──────── Material for the task

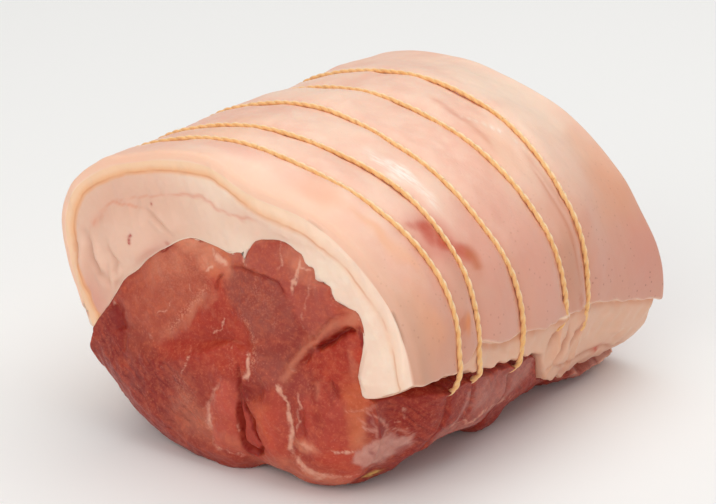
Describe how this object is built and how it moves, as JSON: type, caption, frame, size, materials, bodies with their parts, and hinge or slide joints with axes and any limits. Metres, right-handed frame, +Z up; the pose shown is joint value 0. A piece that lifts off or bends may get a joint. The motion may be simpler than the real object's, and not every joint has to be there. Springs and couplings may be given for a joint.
{
  "type": "pork loin joint",
  "caption": "Raw boneless pork loin joint: a cap of fat and rind rolled over the lean and tied round with loops of twine, cut square at both ends.",
  "frame": {"origin": "middle of the footprint, on the surface that the joint stands on", "axes": "+Y along the joint away from the shown cut face, +Z up through the rind, +X to the right seen from the cut face"},
  "size_m": [0.162, 0.18, 0.1147],
  "materials": {
    "fat_and_rind": "pale pink, slightly moist rind over creamy fat",
    "lean": "moist raw lean, red to brownish pink, with white seams of fat",
    "twine": "undyed two-ply twine"
  },
  "bodies": {
    "root": {"fat_cap": "fat_and_rind", "lean": "lean", "twine_1": "twine", "twine_2": "twine", "twine_3": "twine", "twine_4": "twine", "twine_5": "twine"}
  },
  "joints": []
}
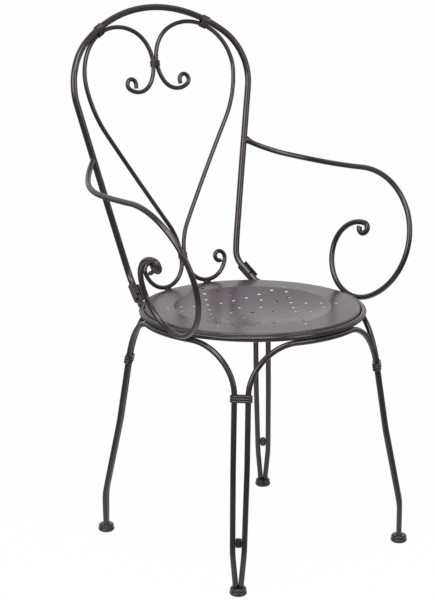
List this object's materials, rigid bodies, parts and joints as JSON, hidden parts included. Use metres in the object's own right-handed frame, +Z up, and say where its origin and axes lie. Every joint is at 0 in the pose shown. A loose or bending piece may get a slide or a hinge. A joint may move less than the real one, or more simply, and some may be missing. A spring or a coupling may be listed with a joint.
{
  "type": "garden armchair",
  "caption": "Garden armchair of bent steel rod with a round dished and pierced seat, hoop back with heart scrolls, scrolled arms and splayed legs on round feet.",
  "frame": {"origin": "on the floor, under the middle of the round seat", "axes": "+Z up, -Y towards the chair's front, -X towards the sitter's right hand, which the part names left as seen from the front"},
  "size_m": [0.5524, 0.5155, 0.9605],
  "materials": {
    "frame_paint": "satin dark anthracite powder coat on steel rod and tube",
    "seat_paint": "satin dark anthracite powder coat on pressed steel sheet",
    "foot_plastic": "dull black moulded plastic"
  },
  "bodies": {
    "root": {"arm_left": "frame_paint", "arm_right": "frame_paint", "back_hoop": "frame_paint", "back_socket_left": "frame_paint", "back_socket_right": "frame_paint", "back_stub_left": "frame_paint", "back_stub_right": "frame_paint", "foot_back": "foot_plastic", "foot_front": "foot_plastic", "foot_left": "foot_plastic", "foot_right": "foot_plastic", "heart_rod_left": "frame_paint", "heart_rod_right": "frame_paint", "heart_tie_lower": "frame_paint", "heart_tie_upper": "frame_paint", "hoop_collar_left": "frame_paint", "hoop_collar_right": "frame_paint", "leg_arch_back": "frame_paint", "leg_arch_front": "frame_paint", "leg_arch_left": "frame_paint", "leg_arch_right": "frame_paint", "leg_collar_back": "frame_paint", "leg_collar_front": "frame_paint", "leg_collar_left": "frame_paint", "leg_collar_right": "frame_paint", "leg_spacer_back": "frame_paint", "leg_spacer_front": "frame_paint", "leg_spacer_left": "frame_paint", "leg_spacer_right": "frame_paint", "seat_pan": "seat_paint", "seat_ring": "frame_paint"}
  },
  "joints": []
}
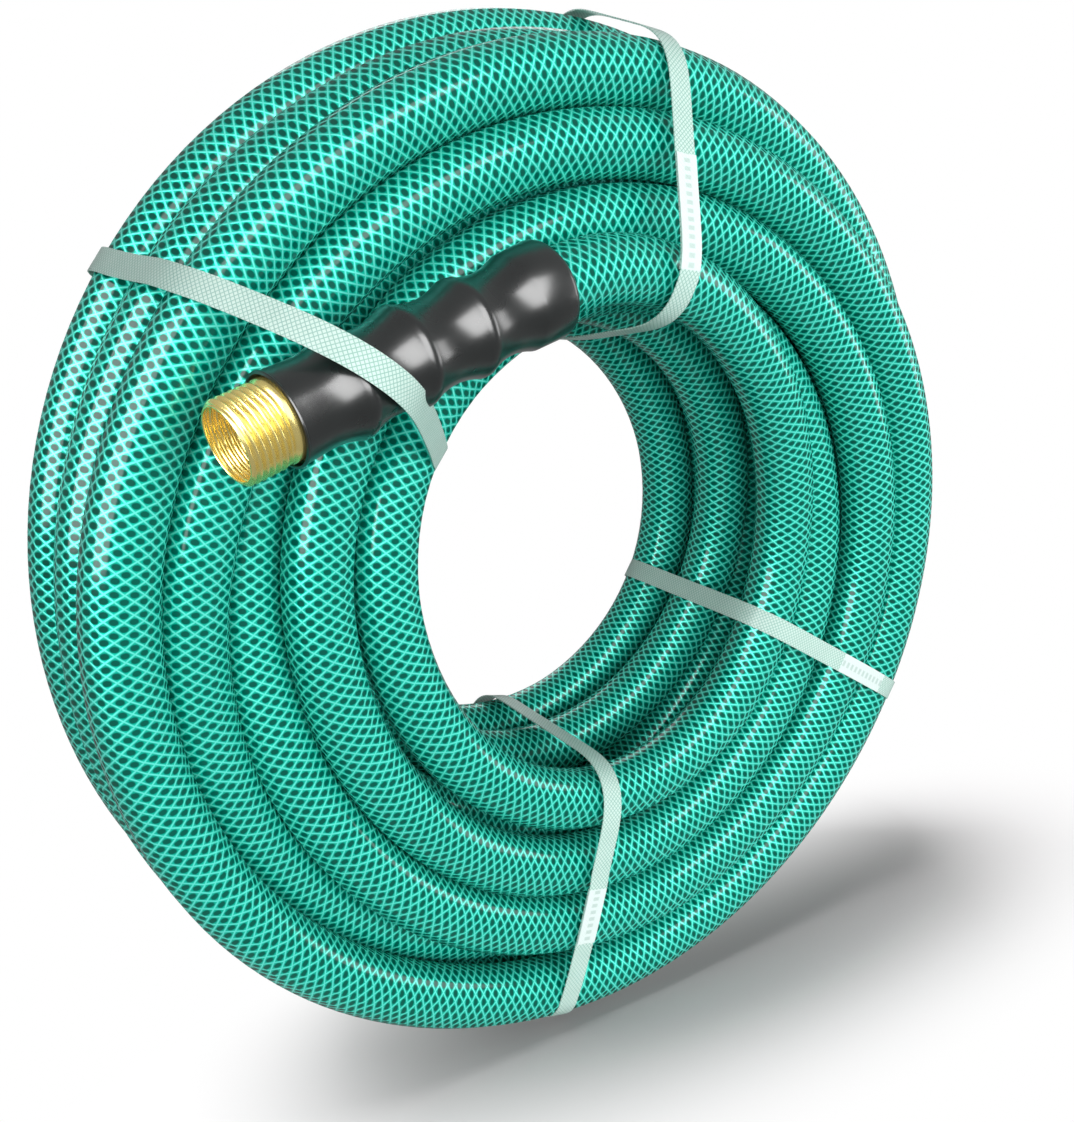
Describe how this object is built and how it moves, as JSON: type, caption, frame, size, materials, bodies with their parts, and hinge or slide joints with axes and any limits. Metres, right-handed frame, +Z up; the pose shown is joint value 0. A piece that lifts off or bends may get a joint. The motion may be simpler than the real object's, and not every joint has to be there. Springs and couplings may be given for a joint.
{
  "type": "garden hose coil",
  "caption": "Braid-reinforced garden hose wound in a strapped upright coil, with a threaded brass male end in a ribbed grip and a female swivel nut at the back.",
  "frame": {"origin": "middle of the flat that the coil stands on, under the coil's axis and in the widest layer of turns", "axes": "+Z up, Y along the coil's axis with the male end on the -Y side, +X to the right seen from that side"},
  "size_m": [0.4218, 0.1947, 0.4156],
  "materials": {
    "green_vinyl": "glossy clear green vinyl over a braid",
    "black_rubber": "satin",
    "brass": "bright rolled",
    "washer_rubber": "matte",
    "strap_plastic": "pale translucent, woven emboss"
  },
  "bodies": {
    "hose": {"hose_coil": "green_vinyl", "hose_male_lead": "green_vinyl", "hose_male_end": "green_vinyl", "hose_female_lead": "green_vinyl", "hose_female_end": "green_vinyl", "male_coupling": "brass", "male_ferrule": "brass", "male_grip": "black_rubber", "female_tailpiece": "brass", "female_ferrule": "brass", "female_grip": "black_rubber", "strap_top_left": "strap_plastic", "strap_top_right": "strap_plastic", "strap_lower_right": "strap_plastic", "strap_bottom": "strap_plastic"},
    "swivel_nut": {"female_nut": "brass", "female_washer": "washer_rubber"}
  },
  "joints": [
    {"name": "nut_swivel", "type": "hinge", "parent": "hose", "child": "swivel_nut", "pos_m": [-0.05775, 0.0684, 0.34269], "axis": [0.3998, 0.1959, 0.8954], "continuous": true}
  ]
}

────────────────

→ Exercise description:
Copy out each line exactly.

→ Result of the task:
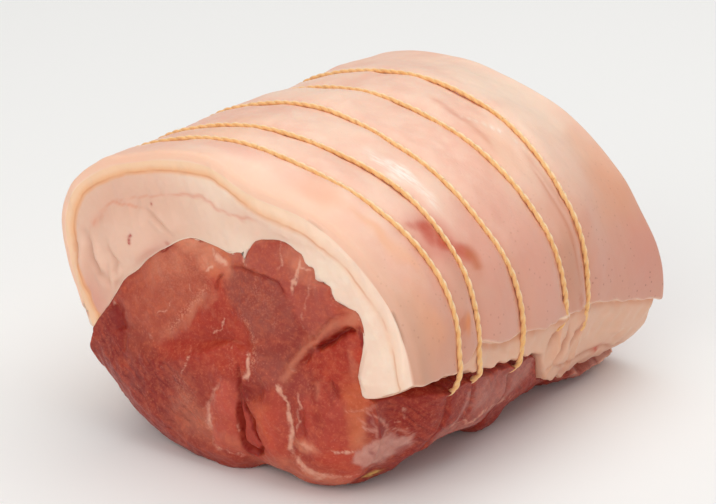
Describe how this object is built and how it moves, as JSON: type, caption, frame, size, materials, bodies with their parts, and hinge or slide joints with axes and any limits. Metres, right-handed frame, +Z up; the pose shown is joint value 0. A piece that lifts off or bends may get a joint. The motion may be simpler than the real object's, and not every joint has to be there. Springs and couplings may be given for a joint.
{
  "type": "pork loin joint",
  "caption": "Raw boneless pork loin joint: a cap of fat and rind rolled over the lean and tied round with loops of twine, cut square at both ends.",
  "frame": {"origin": "middle of the footprint, on the surface that the joint stands on", "axes": "+Y along the joint away from the shown cut face, +Z up through the rind, +X to the right seen from the cut face"},
  "size_m": [0.162, 0.18, 0.1147],
  "materials": {
    "fat_and_rind": "pale pink, slightly moist rind over creamy fat",
    "lean": "moist raw lean, red to brownish pink, with white seams of fat",
    "twine": "undyed two-ply twine"
  },
  "bodies": {
    "root": {"fat_cap": "fat_and_rind", "lean": "lean", "twine_1": "twine", "twine_2": "twine", "twine_3": "twine", "twine_4": "twine", "twine_5": "twine"}
  },
  "joints": []
}
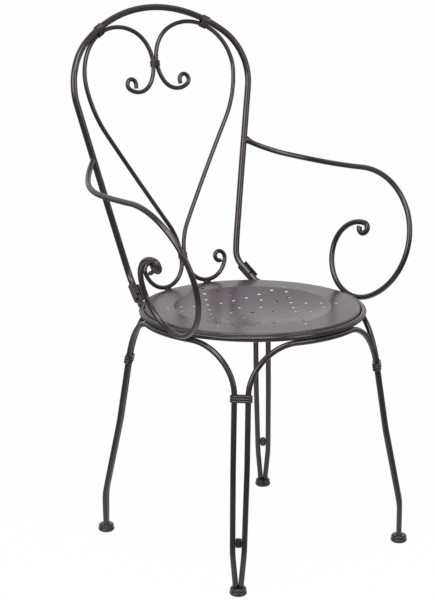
List this object's materials, rigid bodies, parts and joints as JSON, hidden parts included. Use metres in the object's own right-handed frame, +Z up, and say where its origin and axes lie. Every joint is at 0 in the pose shown. A loose or bending piece may get a slide or a hinge. A joint may move less than the real one, or more simply, and some may be missing. A spring or a coupling may be listed with a joint.
{
  "type": "garden armchair",
  "caption": "Garden armchair of bent steel rod with a round dished and pierced seat, hoop back with heart scrolls, scrolled arms and splayed legs on round feet.",
  "frame": {"origin": "on the floor, under the middle of the round seat", "axes": "+Z up, -Y towards the chair's front, -X towards the sitter's right hand, which the part names left as seen from the front"},
  "size_m": [0.5524, 0.5155, 0.9605],
  "materials": {
    "frame_paint": "satin dark anthracite powder coat on steel rod and tube",
    "seat_paint": "satin dark anthracite powder coat on pressed steel sheet",
    "foot_plastic": "dull black moulded plastic"
  },
  "bodies": {
    "root": {"arm_left": "frame_paint", "arm_right": "frame_paint", "back_hoop": "frame_paint", "back_socket_left": "frame_paint", "back_socket_right": "frame_paint", "back_stub_left": "frame_paint", "back_stub_right": "frame_paint", "foot_back": "foot_plastic", "foot_front": "foot_plastic", "foot_left": "foot_plastic", "foot_right": "foot_plastic", "heart_rod_left": "frame_paint", "heart_rod_right": "frame_paint", "heart_tie_lower": "frame_paint", "heart_tie_upper": "frame_paint", "hoop_collar_left": "frame_paint", "hoop_collar_right": "frame_paint", "leg_arch_back": "frame_paint", "leg_arch_front": "frame_paint", "leg_arch_left": "frame_paint", "leg_arch_right": "frame_paint", "leg_collar_back": "frame_paint", "leg_collar_front": "frame_paint", "leg_collar_left": "frame_paint", "leg_collar_right": "frame_paint", "leg_spacer_back": "frame_paint", "leg_spacer_front": "frame_paint", "leg_spacer_left": "frame_paint", "leg_spacer_right": "frame_paint", "seat_pan": "seat_paint", "seat_ring": "frame_paint"}
  },
  "joints": []
}
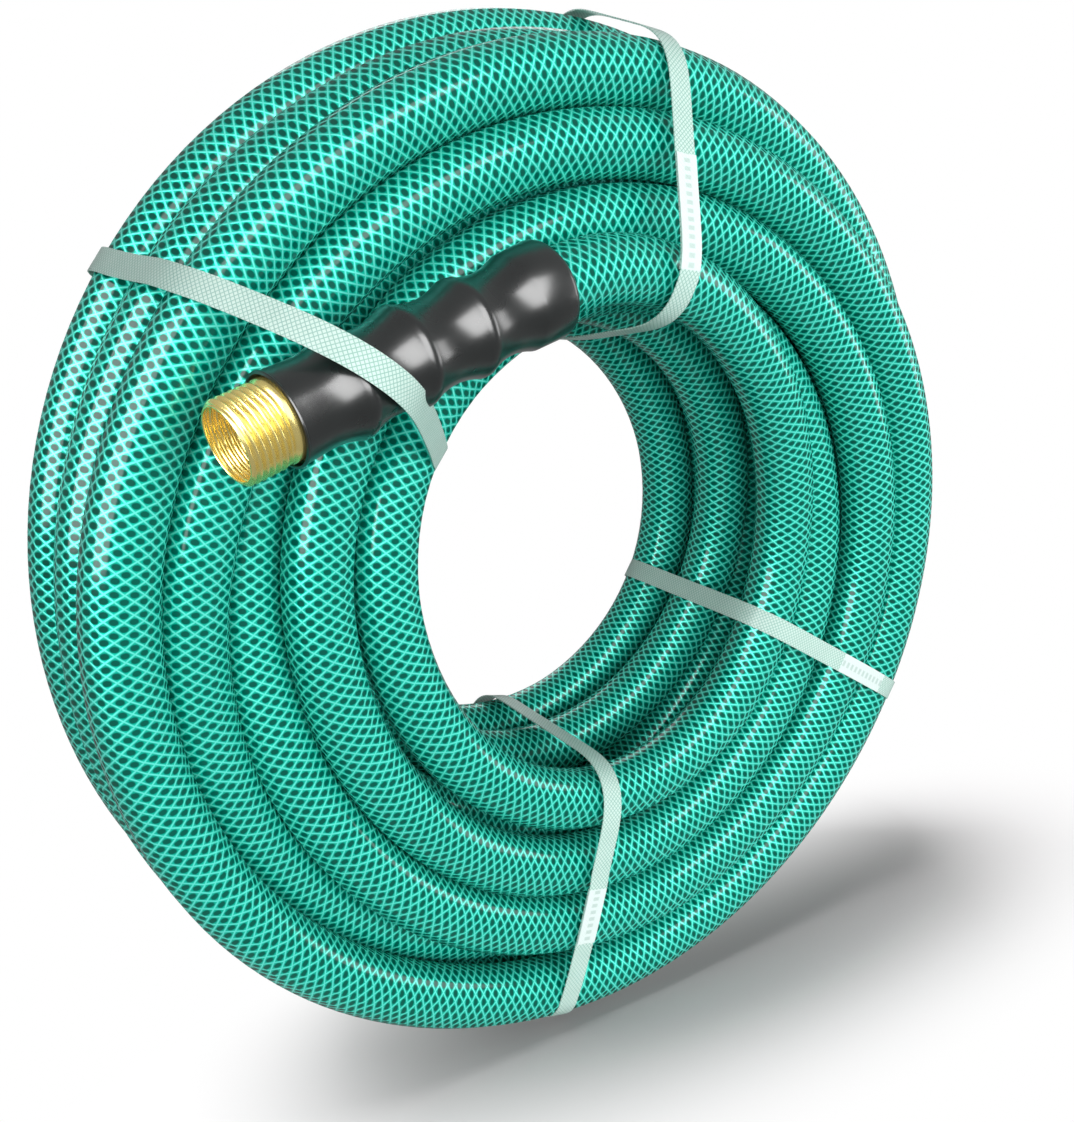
Describe how this object is built and how it moves, as JSON: type, caption, frame, size, materials, bodies with their parts, and hinge or slide joints with axes and any limits. Metres, right-handed frame, +Z up; the pose shown is joint value 0. A piece that lifts off or bends may get a joint. The motion may be simpler than the real object's, and not every joint has to be there. Springs and couplings may be given for a joint.
{
  "type": "garden hose coil",
  "caption": "Braid-reinforced garden hose wound in a strapped upright coil, with a threaded brass male end in a ribbed grip and a female swivel nut at the back.",
  "frame": {"origin": "middle of the flat that the coil stands on, under the coil's axis and in the widest layer of turns", "axes": "+Z up, Y along the coil's axis with the male end on the -Y side, +X to the right seen from that side"},
  "size_m": [0.4218, 0.1947, 0.4156],
  "materials": {
    "green_vinyl": "glossy clear green vinyl over a braid",
    "black_rubber": "satin",
    "brass": "bright rolled",
    "washer_rubber": "matte",
    "strap_plastic": "pale translucent, woven emboss"
  },
  "bodies": {
    "hose": {"hose_coil": "green_vinyl", "hose_male_lead": "green_vinyl", "hose_male_end": "green_vinyl", "hose_female_lead": "green_vinyl", "hose_female_end": "green_vinyl", "male_coupling": "brass", "male_ferrule": "brass", "male_grip": "black_rubber", "female_tailpiece": "brass", "female_ferrule": "brass", "female_grip": "black_rubber", "strap_top_left": "strap_plastic", "strap_top_right": "strap_plastic", "strap_lower_right": "strap_plastic", "strap_bottom": "strap_plastic"},
    "swivel_nut": {"female_nut": "brass", "female_washer": "washer_rubber"}
  },
  "joints": [
    {"name": "nut_swivel", "type": "hinge", "parent": "hose", "child": "swivel_nut", "pos_m": [-0.05775, 0.0684, 0.34269], "axis": [0.3998, 0.1959, 0.8954], "continuous": true}
  ]
}